> Instruction
Everything from the first line of the records to the line containing "return [(face_y - out, z)", inclusive, is to be extracted exactly, and nothing more.

> Data to use
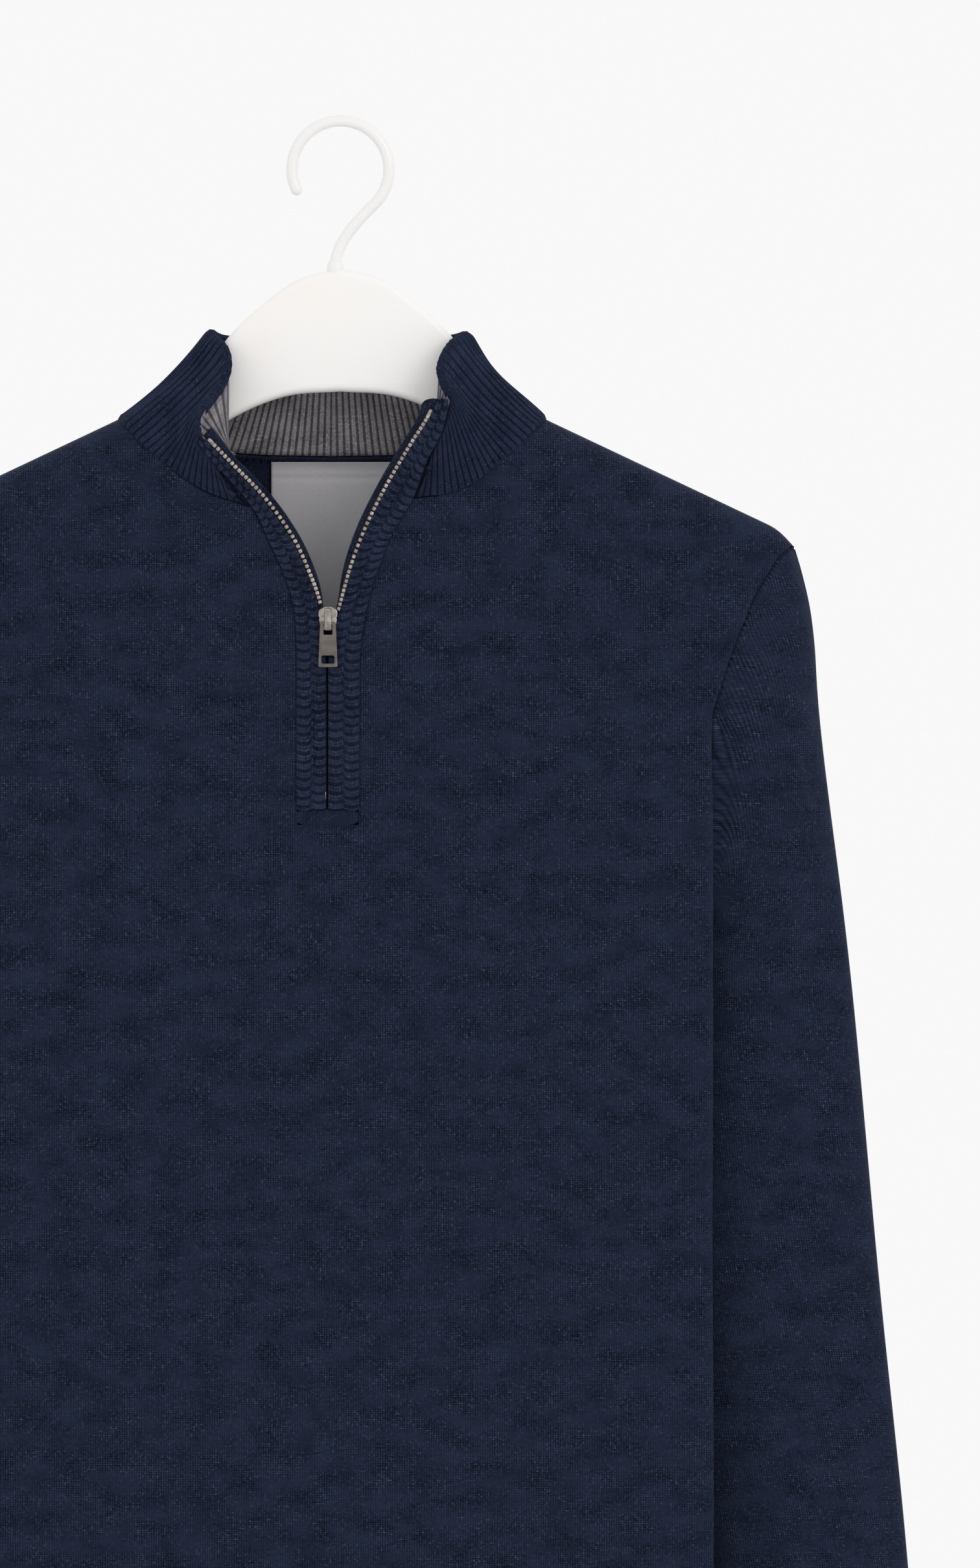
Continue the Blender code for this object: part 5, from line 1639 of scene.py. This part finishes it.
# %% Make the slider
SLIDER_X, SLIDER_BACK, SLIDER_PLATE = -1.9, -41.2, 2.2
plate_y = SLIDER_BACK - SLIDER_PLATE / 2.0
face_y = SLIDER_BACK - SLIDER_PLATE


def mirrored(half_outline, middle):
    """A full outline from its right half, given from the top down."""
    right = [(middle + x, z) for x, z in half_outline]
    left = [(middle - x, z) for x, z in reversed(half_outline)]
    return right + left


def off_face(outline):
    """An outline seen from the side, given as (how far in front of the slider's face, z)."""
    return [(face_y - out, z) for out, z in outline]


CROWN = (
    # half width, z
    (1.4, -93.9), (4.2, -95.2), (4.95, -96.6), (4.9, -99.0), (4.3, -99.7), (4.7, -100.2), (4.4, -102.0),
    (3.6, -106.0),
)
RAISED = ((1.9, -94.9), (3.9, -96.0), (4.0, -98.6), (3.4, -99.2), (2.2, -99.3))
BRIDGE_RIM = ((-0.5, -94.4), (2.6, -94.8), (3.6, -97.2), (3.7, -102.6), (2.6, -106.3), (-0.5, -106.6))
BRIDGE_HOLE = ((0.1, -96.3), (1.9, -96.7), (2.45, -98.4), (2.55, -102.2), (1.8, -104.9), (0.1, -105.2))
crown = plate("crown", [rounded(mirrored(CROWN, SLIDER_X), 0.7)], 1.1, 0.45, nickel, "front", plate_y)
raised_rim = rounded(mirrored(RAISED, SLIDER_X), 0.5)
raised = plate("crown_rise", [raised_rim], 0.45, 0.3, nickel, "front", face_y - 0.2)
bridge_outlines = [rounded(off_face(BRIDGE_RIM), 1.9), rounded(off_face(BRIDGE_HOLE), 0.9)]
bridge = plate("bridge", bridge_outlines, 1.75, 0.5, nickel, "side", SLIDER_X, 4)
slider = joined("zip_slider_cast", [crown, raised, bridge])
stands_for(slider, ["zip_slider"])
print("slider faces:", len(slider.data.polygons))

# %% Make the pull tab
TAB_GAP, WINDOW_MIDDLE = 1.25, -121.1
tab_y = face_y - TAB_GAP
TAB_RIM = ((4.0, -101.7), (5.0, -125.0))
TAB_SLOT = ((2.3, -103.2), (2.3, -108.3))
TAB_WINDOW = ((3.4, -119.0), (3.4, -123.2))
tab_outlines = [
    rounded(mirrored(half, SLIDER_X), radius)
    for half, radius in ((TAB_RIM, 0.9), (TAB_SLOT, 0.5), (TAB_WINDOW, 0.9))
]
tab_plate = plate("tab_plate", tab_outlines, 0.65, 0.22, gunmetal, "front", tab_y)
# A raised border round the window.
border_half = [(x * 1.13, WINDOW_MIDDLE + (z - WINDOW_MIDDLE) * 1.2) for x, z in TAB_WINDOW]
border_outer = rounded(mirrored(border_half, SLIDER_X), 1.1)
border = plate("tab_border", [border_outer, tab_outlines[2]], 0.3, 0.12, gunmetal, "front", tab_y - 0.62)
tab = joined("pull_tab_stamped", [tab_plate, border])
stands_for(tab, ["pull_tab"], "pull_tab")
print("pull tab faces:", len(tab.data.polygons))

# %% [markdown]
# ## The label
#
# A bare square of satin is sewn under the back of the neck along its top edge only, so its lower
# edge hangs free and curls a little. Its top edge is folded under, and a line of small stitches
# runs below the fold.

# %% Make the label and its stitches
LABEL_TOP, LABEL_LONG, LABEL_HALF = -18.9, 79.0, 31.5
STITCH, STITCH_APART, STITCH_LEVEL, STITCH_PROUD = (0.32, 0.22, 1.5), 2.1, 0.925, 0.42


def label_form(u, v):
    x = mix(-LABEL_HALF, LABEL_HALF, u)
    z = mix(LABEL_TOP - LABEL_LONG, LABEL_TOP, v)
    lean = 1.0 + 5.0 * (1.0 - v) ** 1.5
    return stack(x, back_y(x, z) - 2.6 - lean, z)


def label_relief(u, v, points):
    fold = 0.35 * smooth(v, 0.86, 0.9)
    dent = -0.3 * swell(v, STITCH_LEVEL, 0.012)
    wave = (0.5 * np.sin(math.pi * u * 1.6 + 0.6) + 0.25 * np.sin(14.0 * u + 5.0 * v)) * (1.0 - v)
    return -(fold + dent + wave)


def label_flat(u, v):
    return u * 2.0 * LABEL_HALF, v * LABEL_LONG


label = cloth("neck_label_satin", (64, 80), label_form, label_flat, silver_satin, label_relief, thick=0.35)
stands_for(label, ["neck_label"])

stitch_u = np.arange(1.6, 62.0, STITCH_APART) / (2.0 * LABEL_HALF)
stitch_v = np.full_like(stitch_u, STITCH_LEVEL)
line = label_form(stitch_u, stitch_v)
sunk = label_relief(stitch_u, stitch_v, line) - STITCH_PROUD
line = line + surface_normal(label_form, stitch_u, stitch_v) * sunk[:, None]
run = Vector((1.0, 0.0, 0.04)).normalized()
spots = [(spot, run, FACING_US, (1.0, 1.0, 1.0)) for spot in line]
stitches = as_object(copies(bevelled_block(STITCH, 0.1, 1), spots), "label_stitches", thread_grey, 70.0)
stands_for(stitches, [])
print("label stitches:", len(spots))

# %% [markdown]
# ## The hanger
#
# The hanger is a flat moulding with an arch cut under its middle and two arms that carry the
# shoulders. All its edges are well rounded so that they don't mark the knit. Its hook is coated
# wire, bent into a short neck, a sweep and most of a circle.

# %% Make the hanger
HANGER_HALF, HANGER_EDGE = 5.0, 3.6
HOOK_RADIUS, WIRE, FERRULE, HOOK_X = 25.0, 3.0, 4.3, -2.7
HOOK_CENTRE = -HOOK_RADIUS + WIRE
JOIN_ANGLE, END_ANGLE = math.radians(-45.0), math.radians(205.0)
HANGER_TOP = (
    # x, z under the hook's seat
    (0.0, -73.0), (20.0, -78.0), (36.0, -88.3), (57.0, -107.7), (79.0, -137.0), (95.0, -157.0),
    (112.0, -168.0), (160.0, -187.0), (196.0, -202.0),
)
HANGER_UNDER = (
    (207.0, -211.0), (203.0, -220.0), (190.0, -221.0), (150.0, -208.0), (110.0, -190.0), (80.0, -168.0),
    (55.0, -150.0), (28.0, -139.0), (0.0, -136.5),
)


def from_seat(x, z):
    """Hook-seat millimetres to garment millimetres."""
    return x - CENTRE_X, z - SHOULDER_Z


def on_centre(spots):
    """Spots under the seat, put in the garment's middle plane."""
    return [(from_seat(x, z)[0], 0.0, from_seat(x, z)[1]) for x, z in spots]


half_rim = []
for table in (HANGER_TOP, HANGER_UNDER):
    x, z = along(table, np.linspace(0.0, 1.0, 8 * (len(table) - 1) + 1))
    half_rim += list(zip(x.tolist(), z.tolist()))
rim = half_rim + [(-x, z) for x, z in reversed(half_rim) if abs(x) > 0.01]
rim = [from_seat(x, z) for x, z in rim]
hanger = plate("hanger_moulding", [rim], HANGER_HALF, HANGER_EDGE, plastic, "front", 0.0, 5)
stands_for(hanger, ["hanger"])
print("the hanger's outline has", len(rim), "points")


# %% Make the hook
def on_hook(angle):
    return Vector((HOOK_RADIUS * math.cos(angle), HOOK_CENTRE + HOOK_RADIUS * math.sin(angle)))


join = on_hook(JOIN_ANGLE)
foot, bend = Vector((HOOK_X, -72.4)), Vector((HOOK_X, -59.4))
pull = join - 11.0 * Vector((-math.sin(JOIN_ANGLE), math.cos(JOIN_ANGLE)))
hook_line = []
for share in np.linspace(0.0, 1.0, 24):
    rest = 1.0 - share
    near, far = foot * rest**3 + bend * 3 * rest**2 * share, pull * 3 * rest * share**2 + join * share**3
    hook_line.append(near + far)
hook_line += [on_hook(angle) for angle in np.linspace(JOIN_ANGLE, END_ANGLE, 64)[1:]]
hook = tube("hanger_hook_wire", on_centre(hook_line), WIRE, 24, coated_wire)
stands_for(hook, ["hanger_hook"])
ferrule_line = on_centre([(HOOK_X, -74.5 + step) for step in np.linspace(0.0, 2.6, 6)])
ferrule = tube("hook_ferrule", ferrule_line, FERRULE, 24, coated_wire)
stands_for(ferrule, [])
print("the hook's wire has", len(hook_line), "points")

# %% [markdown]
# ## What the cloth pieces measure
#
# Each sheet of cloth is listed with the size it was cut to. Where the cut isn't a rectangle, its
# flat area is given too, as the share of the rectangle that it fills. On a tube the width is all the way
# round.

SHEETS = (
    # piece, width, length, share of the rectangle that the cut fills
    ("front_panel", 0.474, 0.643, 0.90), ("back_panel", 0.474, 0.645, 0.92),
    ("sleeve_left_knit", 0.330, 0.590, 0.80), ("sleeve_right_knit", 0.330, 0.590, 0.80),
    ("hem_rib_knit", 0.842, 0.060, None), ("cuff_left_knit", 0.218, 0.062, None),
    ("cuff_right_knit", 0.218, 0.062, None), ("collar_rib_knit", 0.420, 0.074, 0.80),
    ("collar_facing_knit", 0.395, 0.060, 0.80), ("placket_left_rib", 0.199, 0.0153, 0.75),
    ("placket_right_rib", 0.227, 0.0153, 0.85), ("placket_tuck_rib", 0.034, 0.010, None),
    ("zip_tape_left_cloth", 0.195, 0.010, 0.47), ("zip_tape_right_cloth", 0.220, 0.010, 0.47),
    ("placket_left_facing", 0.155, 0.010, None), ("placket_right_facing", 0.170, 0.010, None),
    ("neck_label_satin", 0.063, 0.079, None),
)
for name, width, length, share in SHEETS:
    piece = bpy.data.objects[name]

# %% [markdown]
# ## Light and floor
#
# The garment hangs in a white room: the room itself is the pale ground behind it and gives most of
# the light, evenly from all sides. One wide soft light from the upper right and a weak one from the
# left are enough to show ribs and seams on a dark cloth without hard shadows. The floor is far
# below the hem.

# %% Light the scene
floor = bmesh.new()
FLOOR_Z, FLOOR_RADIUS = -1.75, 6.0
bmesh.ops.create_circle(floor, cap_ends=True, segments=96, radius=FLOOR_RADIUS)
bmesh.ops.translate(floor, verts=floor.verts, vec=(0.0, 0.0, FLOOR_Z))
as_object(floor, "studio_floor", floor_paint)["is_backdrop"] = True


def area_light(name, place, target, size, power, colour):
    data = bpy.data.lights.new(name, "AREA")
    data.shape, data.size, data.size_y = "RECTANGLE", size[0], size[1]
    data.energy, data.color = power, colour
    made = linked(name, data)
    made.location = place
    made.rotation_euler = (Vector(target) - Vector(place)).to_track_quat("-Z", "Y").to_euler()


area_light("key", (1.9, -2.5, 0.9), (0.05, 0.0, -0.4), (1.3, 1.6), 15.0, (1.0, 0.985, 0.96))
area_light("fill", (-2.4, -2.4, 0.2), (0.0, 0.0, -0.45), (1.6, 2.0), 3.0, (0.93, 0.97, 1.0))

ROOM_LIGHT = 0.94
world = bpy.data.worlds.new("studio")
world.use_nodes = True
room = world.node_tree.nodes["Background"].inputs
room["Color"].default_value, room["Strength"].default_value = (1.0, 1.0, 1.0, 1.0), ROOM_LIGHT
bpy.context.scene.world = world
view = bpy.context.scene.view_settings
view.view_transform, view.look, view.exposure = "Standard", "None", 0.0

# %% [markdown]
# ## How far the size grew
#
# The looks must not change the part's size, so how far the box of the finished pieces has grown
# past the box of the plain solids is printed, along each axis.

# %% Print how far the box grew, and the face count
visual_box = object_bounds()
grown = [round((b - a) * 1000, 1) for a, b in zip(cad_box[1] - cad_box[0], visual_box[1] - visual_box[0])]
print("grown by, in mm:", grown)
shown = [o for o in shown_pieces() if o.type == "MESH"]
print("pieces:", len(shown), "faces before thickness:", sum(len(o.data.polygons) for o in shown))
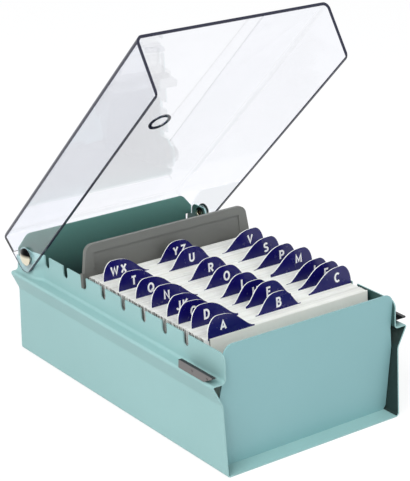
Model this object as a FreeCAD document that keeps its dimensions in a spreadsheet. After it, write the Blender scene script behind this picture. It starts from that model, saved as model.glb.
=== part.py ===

> The response
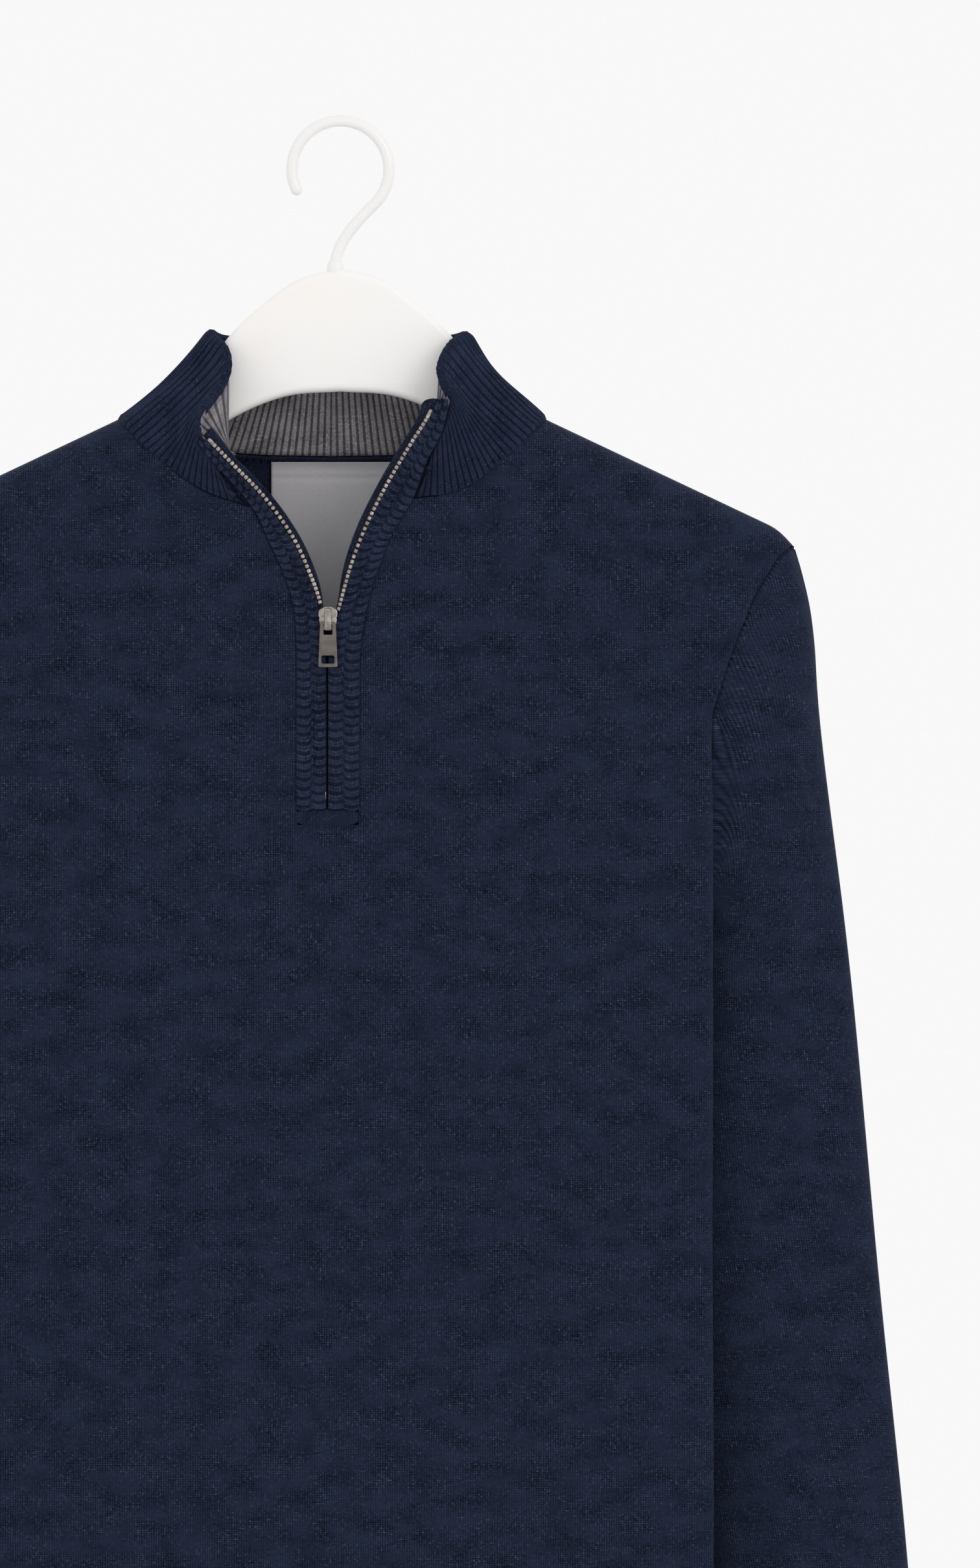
Continue the Blender code for this object: part 5, from line 1639 of scene.py. This part finishes it.
# %% Make the slider
SLIDER_X, SLIDER_BACK, SLIDER_PLATE = -1.9, -41.2, 2.2
plate_y = SLIDER_BACK - SLIDER_PLATE / 2.0
face_y = SLIDER_BACK - SLIDER_PLATE


def mirrored(half_outline, middle):
    """A full outline from its right half, given from the top down."""
    right = [(middle + x, z) for x, z in half_outline]
    left = [(middle - x, z) for x, z in reversed(half_outline)]
    return right + left


def off_face(outline):
    """An outline seen from the side, given as (how far in front of the slider's face, z)."""
    return [(face_y - out, z) for out, z in outline]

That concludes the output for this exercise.